The Δa form is useful only as a conceptual lens: it explains why the Earth-specific 149.77 km correction (subtract from AU) is the structural mirror of the 349 km Moon correction (add to a_M); it generalises that picture to every planet (including Mercury and Venus); and it makes the body-mass dependence visible in the formula (otherwise hidden in the AU anchor).

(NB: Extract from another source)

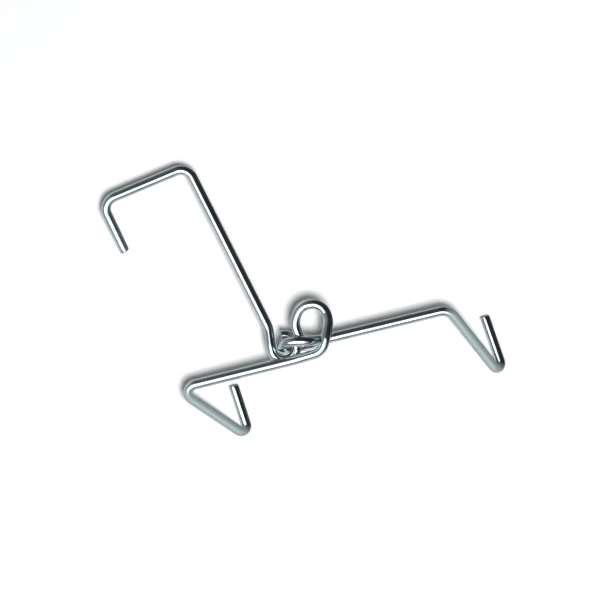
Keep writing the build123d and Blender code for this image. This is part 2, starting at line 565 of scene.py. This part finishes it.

In the code, the simple form is used with GM_SUN_PLUS_EARTH as the canonical denominator. The Δa machinery is documented but not computed at runtime.

Summary

For any planet orbiting the Sun, the Sun-side Δa = a_b · (1 − ((μ_S + μ_E − μ_b)/(μ_S + μ_E))^(1/3)) shifts the geometric semi-major axis to a Kepler-effective value, so that one formula with the same denominator (μ_S + μ_E) computes the right period for every planet — exact, not approximate. For Earth specifically, Δa = 149.77 km (Earth is the AU-anchor body, so the formula reduces to a particularly clean form). For Jupiter through Neptune the full expression is required; for Mercury, Mars, Venus, and Pluto the body-mass term is tiny.

Each Δa equals exactly 1/3 of that planet’s contribution to the Sun’s barycentric displacement. Summing 3·Δa across all planets gives ~1.5 million km ≈ 2.17 R☉ — the maximum solar inertial motion amplitude (Jose 1965, Charvátová 1991).

The model’s code uses the simple Kepler form; the Δa machinery lives here as the conceptual explanation. The in-model simulation includes a live Sun-SSB trajectory chart in the Sun’s panel that visualises this in real time. Together with the Moon-side derivation, the picture is unified: every planet’s GM and every planet’s period can be expressed as a single-line Kepler formula plus a single-line Δa shift.